The numbers are widely available. A typical scripted drama costs $3 million per episode. The Jay Leno Show will cost $400,000 per episode. If the typical scripted drama is considered a big hit with 4 million prime-demo viewers, The Jay Leno Show will be considered a blockbuster with a small fraction of that.
Assuming all TV stations in a market are created equal. In the top 40 or so markets, that is, more or less, the case. Out here in flyover country, it is not, for all sorts of reasons. As contracts expire, you will see NBC on whatever station has the most "issues", the weakest signal, in a rimshot town, no serious local news effort, legacy pre-DTV UHF signal, short tower, protection signal, etc.
The most crowded bit of spectrum is here in the Northeast.
Beyond that, even in WV there are unaffiliated channels. NBC is still going to be able to command what is essentially, in this context, best for them. You'll see.
The one thing missing in the article discussion is the NBCU big picture.
Next year, when there isn't some NFL game or Olympics, the broadcast network NBC will show one to two hours of scripted TV mixed with reality and game shows.
On USA, NBCU likely will be showing something scripted i.e. "In Plain Sight", " Law & Order: CI", "Burn Notice", "Royal Pains", "Monk", "Psych". On Bravo, NBCU will be running something in the reality category. With the newly branded Syfy, Oxygen, Chiller and Sleuth plus CNBC and MSNBC, NBCU believes it has its bases covered.
As I noted on another thread NBCU owned New York NBC station WNBC is replacing it's 5 pm local newscast a one-hour "daily information, lifestyle and entertainment show" known as LX New York to try to get viewers back from cable channels, including NBCU cable channels.
NBCU has an obvious agenda. It's big picture NBCU oriented, not a "were all in this together" affiliate-oriented approach. Podunk NBC affiliates have to see the handwriting on the wall. They can't afford such local shows as LX New York.
CBS is taking a different approach for its own reasons.
This is awesomely insightful. It is very clear that USA, especially (but also FX and TNT) have been eying the 10PM audience for edgier scripted drama programming.
Per week. Another reason to avoid NBC.
Now, why was it again I spent a bunch of money to get OTA DTV working?
Regarding the Leno-Letterman choice many years ago... It's really hard to weigh their results accurately, because I have no doubt Leno gets an automatic "bump" from being on the flagship "Tonight Show".
In other words... if two men are equal as hosts, I expect the Tonight Show host to get the better ratings over time because of tradition.
Consider, for example, how many seem to agree Saturday Night Live is not what it used to be... but FOX's Mad TV really never stands a chance of taking over that timeslot as long as NBC wants to run SNL.

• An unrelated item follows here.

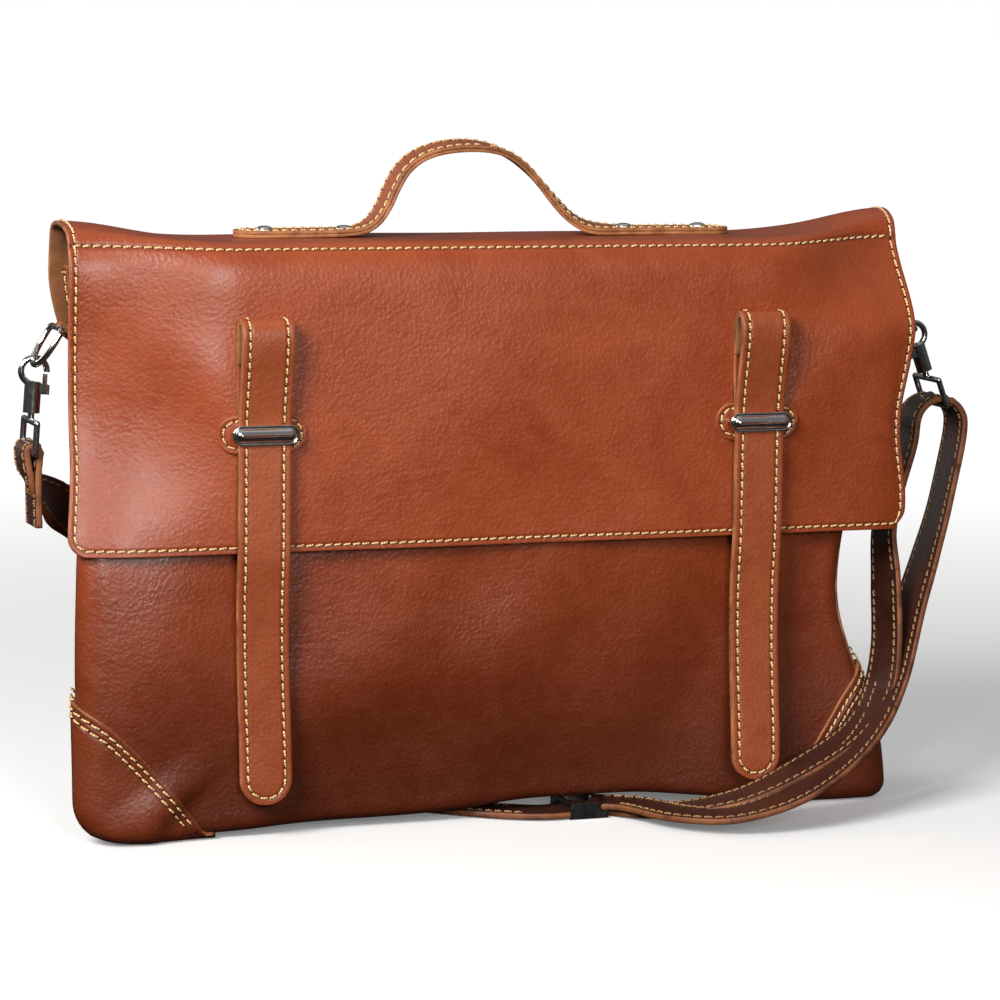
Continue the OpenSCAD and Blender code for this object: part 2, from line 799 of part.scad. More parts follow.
// The left end is folded round its eye and sewn back on itself
module left_strap_end() {
  bend_r = wire_r + 0.3 + shoulder_t / 2;
  tail_z = left_bar.z - 38;
  outer = concat(
    [[left_bar.x, tail_z], [left_bar.x + 2, left_bar.z - 12]],
    arc([left_bar.x, left_bar.z], bend_r, 0, 180, 10),
    [[left_bar.x - 3, left_bar.z - 12], [left_bar.x - shoulder_t - 0.1, left_bar.z - 34]]
  );
  color(leather)
  mirror([1, 0, 0]) along_y(shoulder_w) band(outer, -shoulder_t / 2, shoulder_t / 2);
}

// Three-bar slider round the flat strap
module strap_slider() {
  bar = 2.2;
  inner_w = shoulder_w + 2.4;
  height = flat_high + shoulder_t / 2 + 1.2 - (flat_low - shoulder_t / 2 - 0.5);
  low = flat_low - shoulder_t / 2 - 0.5;
  length = 20;
  color(metal)
  translate([slider_at.x - 1, slider_at.y, 0]) {
    for (e = [-1, 1]) translate([-length / 2, e * (inner_w + bar) / 2 - bar / 2, low])
      cube([length, bar, height]);
    for (x = [-length / 2, length / 2 - bar]) translate([x, -inner_w / 2 - eps, flat_high + shoulder_t / 2 + 0.2])
      cube([bar, inner_w + 2 * eps, 1]);
    translate([-bar / 2, -inner_w / 2 - eps, flat_low + shoulder_t / 2 + 0.1])
      cube([bar, inner_w + 2 * eps, 1]);
  }
}

// ---------------------------------------------------------------- nodes

front_panel();
back_panel();
bottom_panel();
left_gusset();
right_gusset();
front_left_corner_patch();
front_right_corner_patch();
back_left_corner_patch();
back_right_corner_patch();
base_board();
lining();
padded_divider();
slip_pocket();
snap_sockets();
left_ring_tab();
right_ring_tab();
tab_rivets();
shoulder_strap_right_run();
shoulder_strap_return_run();
shoulder_strap_floor_run();
shoulder_strap_left_run();
strap_slider();
flap_top();
handle_backing();
handle_lower_layer();
handle_upper_layer();
handle_rivets();
flap_front();
flap_facing();
left_keeper_patch();
right_keeper_patch();
left_keeper();
right_keeper();
left_strap_loop();
right_strap_loop();
left_closure_strap();
right_closure_strap();
left_snap_plug();
right_snap_plug();
left_d_ring();
right_d_ring();
left_swivel_eye();
right_swivel_eye();
left_strap_end();
right_strap_end();
left_snap_hook();
right_snap_hook();
left_hook_gate();
right_hook_gate();
left_gate_pin();
right_gate_pin();
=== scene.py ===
import json
import math

import bpy
import numpy as np
from mathutils import Matrix, Vector


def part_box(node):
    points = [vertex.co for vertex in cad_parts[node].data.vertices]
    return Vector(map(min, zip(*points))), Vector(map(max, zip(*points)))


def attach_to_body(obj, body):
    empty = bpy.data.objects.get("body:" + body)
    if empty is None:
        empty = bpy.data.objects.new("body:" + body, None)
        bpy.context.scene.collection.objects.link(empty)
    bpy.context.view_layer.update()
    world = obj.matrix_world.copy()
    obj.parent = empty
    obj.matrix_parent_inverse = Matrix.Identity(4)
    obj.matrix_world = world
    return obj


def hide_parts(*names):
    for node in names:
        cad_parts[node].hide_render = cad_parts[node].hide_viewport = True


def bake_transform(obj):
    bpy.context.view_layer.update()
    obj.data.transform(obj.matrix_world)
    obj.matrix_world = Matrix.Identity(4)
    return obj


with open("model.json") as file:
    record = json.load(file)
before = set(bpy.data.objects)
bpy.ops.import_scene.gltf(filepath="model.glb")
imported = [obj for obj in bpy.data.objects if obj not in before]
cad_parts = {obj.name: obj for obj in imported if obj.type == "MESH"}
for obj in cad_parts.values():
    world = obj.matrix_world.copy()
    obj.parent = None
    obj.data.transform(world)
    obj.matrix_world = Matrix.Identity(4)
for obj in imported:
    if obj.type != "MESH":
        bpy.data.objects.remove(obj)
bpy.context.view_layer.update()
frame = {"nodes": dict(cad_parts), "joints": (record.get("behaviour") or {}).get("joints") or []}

MM = 0.001  # the frame is in metres, the shapes below in millimetres
PITCH = 4.65  # length of one stitch and the needle hole after it
STITCH_INSET = 2.8  # from a cut edge to its row of stitches
FAR = 99.0  # seam distance where there is no seam


# ---------------------------------------------------------------- numbers from the frame

def corners(node):
    """Low and high corner of a CAD node's box, in millimetres."""
    low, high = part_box(node)
    return np.array(low) / MM, np.array(high) / MM


PATCH_HIGH = corners("front_right_corner_patch")[1]
FRONT_HIGH = corners("front_panel")[1]
GUSSET_HIGH = corners("right_gusset")[1]
BACK_LOW, BACK_HIGH = corners("back_panel")
FLAP_LOW, FLAP_HIGH = corners("flap_front")
KEEPER_LOW, KEEPER_HIGH = corners("right_keeper")
KEEPER_PATCH_LOW, KEEPER_PATCH_HIGH = corners("right_keeper_patch")
TAIL_LOW, TAIL_HIGH = corners("right_closure_strap")
LOOP_HIGH = corners("right_strap_loop")[1]
LOWER_LOW, LOWER_HIGH = corners("handle_lower_layer")
LINING_LOW, LINING_HIGH = corners("lining")
DIVIDER_LOW, DIVIDER_HIGH = corners("padded_divider")
POCKET_LOW, POCKET_HIGH = corners("slip_pocket")

SKIN = FLAP_HIGH[1] - FLAP_LOW[1]  # leather thickness
CREASE_Z = FLAP_HIGH[2] + 3  # height of the flap's front crease
TOP_Z = CREASE_Z + 5  # height of the flap's stretch over the top
FLAP_HALF = FLAP_HIGH[0]  # half width of the flap
CLOSURE_X = (TAIL_LOW[0] + TAIL_HIGH[0]) / 2  # middle of a closure strap
CLOSURE_W = TAIL_HIGH[0] - TAIL_LOW[0]  # width of a closure strap
KEEPER_Z = (KEEPER_LOW[2] + KEEPER_HIGH[2]) / 2     # height of the keeper bars
SIDES = {1: "right", -1: "left"}  # which way x points, and the name it gives a piece
JOINTS = {j["name"]: j for j in frame["joints"]}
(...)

So... if we had switched Letterman & Leno, I suspect the Tonight Show would still have garnered the higher ratings all this time. Note that this is not a slam on Leno as much as it is commentary on the Tonight Show tradition.
Now the question is... Do enough people like Leno that they will follow him to 10pm for a different kind of show? Also, even if he has a big following... is his following so great that people will skip the other offerings in his timeslot? Think about the guests Leno had... many of these guests will now be in competition with his new 10pm show.
Also to consider... since Leno was showing signs he didn't want to retire as his agreed-to-Conan-swap approached... NBC also had to consider fallout from another host debacle. IF they didn't give Leno a 10pm show, might he have gone to another network and had a program opposite Tonight Show and ate into their audience?
It's like the sports team who trades a player to a different conference so he can't play against them and beat them... Keeping Leno on NBC at a different timeslot is also a "win" for NBC in that it keeps one seasoned competitor away from their 11:30pm timeslot.
IF he also has an audience at 10pm as good or better than whatever they might have put in its place... then that's a double-win for NBC. They don't have to win the 10pm timeslot to get that.